Dataset extract.
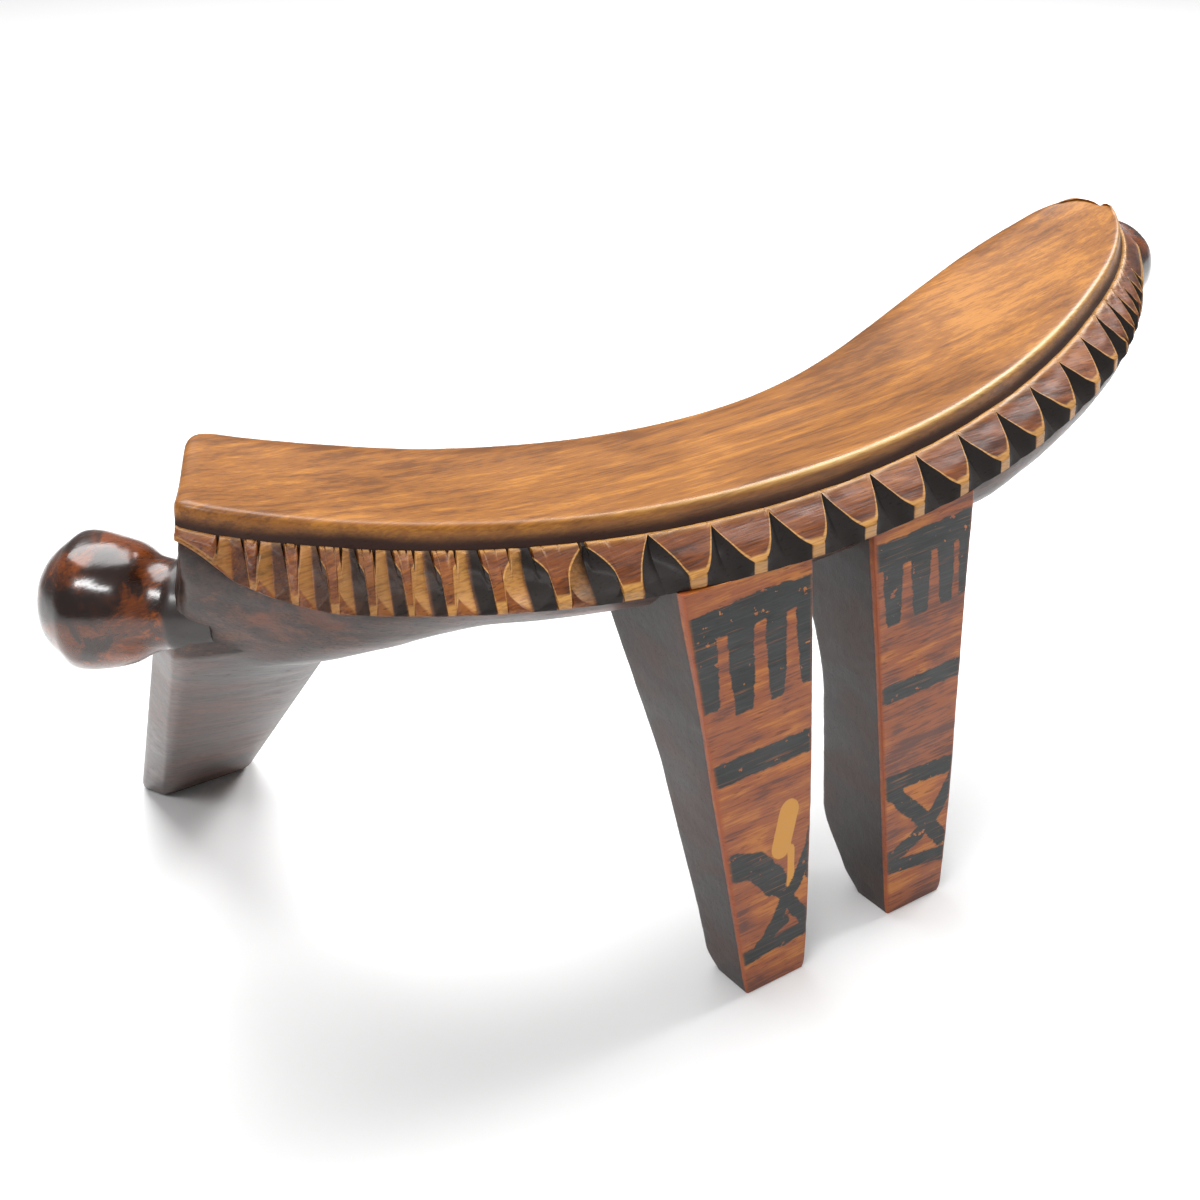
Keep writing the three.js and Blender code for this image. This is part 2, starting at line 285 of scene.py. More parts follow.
def shade(made, angle=38):
    made.data.shade_smooth()
    made.data.set_sharp_from_angle(angle=math.radians(angle))


# ---------------------------------------------------------------------------------------------
# Notches
# ---------------------------------------------------------------------------------------------
def pitch_left(away):
    return PITCH_LEFT_END + (PITCH_MIDDLE - PITCH_LEFT_END) * (1 - float(smooth(3, 8, away)))


def pitch_right(away):
    return PITCH_RIGHT_END + (PITCH_MIDDLE - PITCH_RIGHT_END) * (1 - float(smooth(4.5, 10.5, away)))


def notch_stations():
    """Each notch's station on the front edge and the pitch there, from left to right."""
    made = [(NOTCH_MIDDLE_X, PITCH_MIDDLE)]
    x = NOTCH_MIDDLE_X
    for i in range(NOTCHES_LEFT):
        x -= pitch_left(i + 0.5)
        made.insert(0, (x, pitch_left(i + 1)))
    x = NOTCH_MIDDLE_X
    for i in range(NOTCHES_RIGHT):
        x += pitch_right(i + 0.5)
        made.append((x, pitch_right(i + 1)))
    return made


def tip_at(x):
    """Distance in from the edge and lowest height of the ledge's tip at a station."""
    share = 0.2 + 0.8 * float(ledge_share(x))
    full = float(smooth(-190, -172, x))
    tip = lerp(10.6, LEDGE_ROOT_N * (1 - share), full)
    return tip, lerp(145.8, LEDGE_BOTTOM_H + 7 * (1 - share), full)


def notch_list():
    random = np.random.default_rng(7)
    made = []
    for x, pitch in notch_stations():
        tip, low = tip_at(x)
        half = NOTCH_SHARE * pitch / 2 * random.uniform(0.95, 1.05)
        plain = float(smooth(-115, -30, x))
        top = 11.2 - 2.6 * float(smooth(150, 190, x)) + random.uniform(-0.5, 0.5)
        wide = half * lerp(1.02, 1.0, plain)
        made.append(dict(x=x, half=wide, top=top, low=low, tip=tip, plain=plain,
                         lens=lerp(1.9, 6.0, float(smooth(-150, -60, x)))))
    return made


NOTCHES = notch_list()


def ledge_profile(x):
    """The outside of the ledge at a station, from behind the bead down to its lower arris."""
    tip, low = tip_at(x)
    near, _ = end_rounding(x)
    root = LEDGE_ROOT_N + near
    tall = lerp(0.9, 4.3, float(smooth(-150, -30, x)))
    slope_top = (root - 2.9, PAD_FOOT_H - 1.5)
    slope_low = (tip, low + tall)
    bulge = lerp(0.9, 0.35, float(smooth(-150, -60, x)))
    middle = ((slope_top[0] + slope_low[0]) / 2, (slope_top[1] + slope_low[1]) / 2 + bulge)
    return np.array([
        (root + 3.2, PAD_FOOT_H - 2.5),
        (root + 1.4, PAD_FOOT_H - 0.9),
        (root + 0.5, PAD_FOOT_H - 0.1),
        (root - 0.3, PAD_FOOT_H + 0.25),
        (root - 1.2, PAD_FOOT_H + 0.05),
        (root - 2.0, PAD_FOOT_H - 0.75),
        slope_top,
        middle,
        (slope_low[0] + 0.35, slope_low[1] + 0.1),
        (slope_low[0], slope_low[1] - 0.3),
        (tip, low + 0.3),
        (tip + 0.35, low),
    ])


def cut_at(x, depths, heights):
    """How far in from the edge the notches reach at a station, at points of the ledge's surface.

    To the left a notch is a lens pointed at both ends; elsewhere it is a wedge, deep at the top,
    whose floor slants out to the lower arris.
    """
    deepest = np.full(len(heights), -99.0)
    for notch in NOTCHES:
        away = abs(x - notch["x"])
        if away >= notch["half"] * 1.6:
            continue
        share = away / notch["half"]
        down = np.clip((PAD_FOOT_H - 0.4 - heights) / (PAD_FOOT_H - 0.4 - notch["low"]), 0, 1)
        lens = depths + notch["lens"] * (np.sin(np.pi * down ** 0.9) ** 0.95 - share)
        floor = lerp(notch["top"], notch["tip"] + 0.7, down ** 1.3)
        wedge = notch["tip"] + (floor - notch["tip"]) * (1 - share)
        deepest = np.maximum(deepest, lerp(lens, wedge, notch["plain"]))
    return deepest


def rim_stations():
    exact = [v for n in NOTCHES for v in (n["x"] - n["half"], n["x"], n["x"] + n["half"])]
    exact += [n["x"] + s * 0.12 for n in NOTCHES for s in (-1, 1)]
    plain = np.arange(SEAT_LEFT_X, SEAT_RIGHT_X, 0.9)
    plain = [x for x in plain if min(abs(x - e) for e in exact) > 0.3]
    return sorted(plain + [e for e in exact if SEAT_LEFT_X < e < SEAT_RIGHT_X] + [SEAT_RIGHT_X])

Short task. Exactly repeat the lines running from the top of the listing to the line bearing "made.data.set_sharp_from_angle(angle=math.radians(angle))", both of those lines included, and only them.

Solution to this exercise.
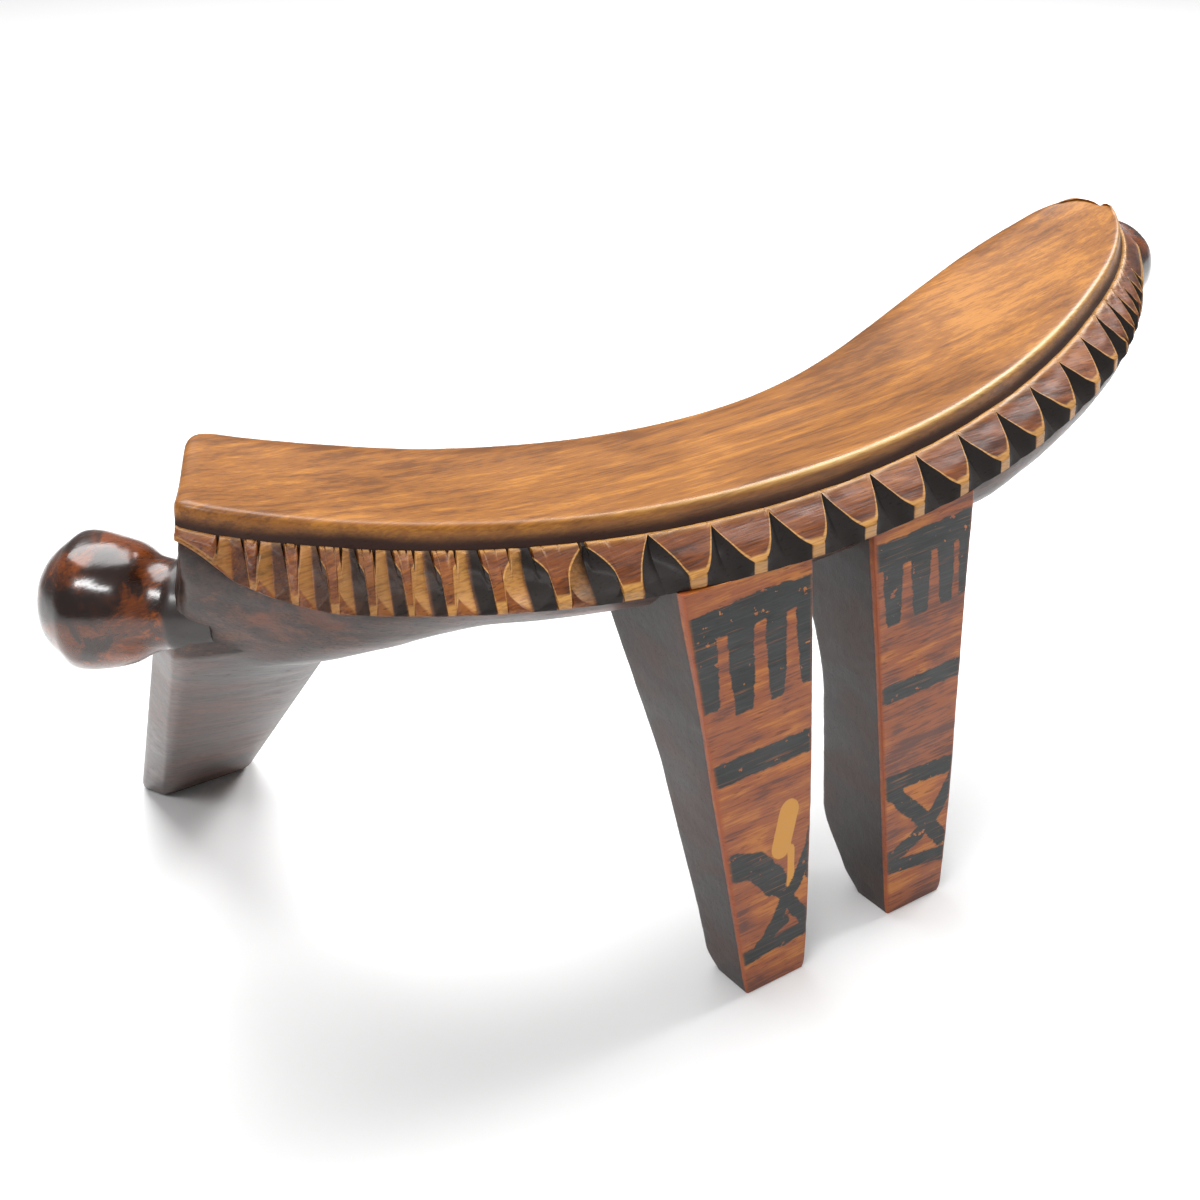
Keep writing the three.js and Blender code for this image. This is part 2, starting at line 285 of scene.py. More parts follow.
def shade(made, angle=38):
    made.data.shade_smooth()
    made.data.set_sharp_from_angle(angle=math.radians(angle))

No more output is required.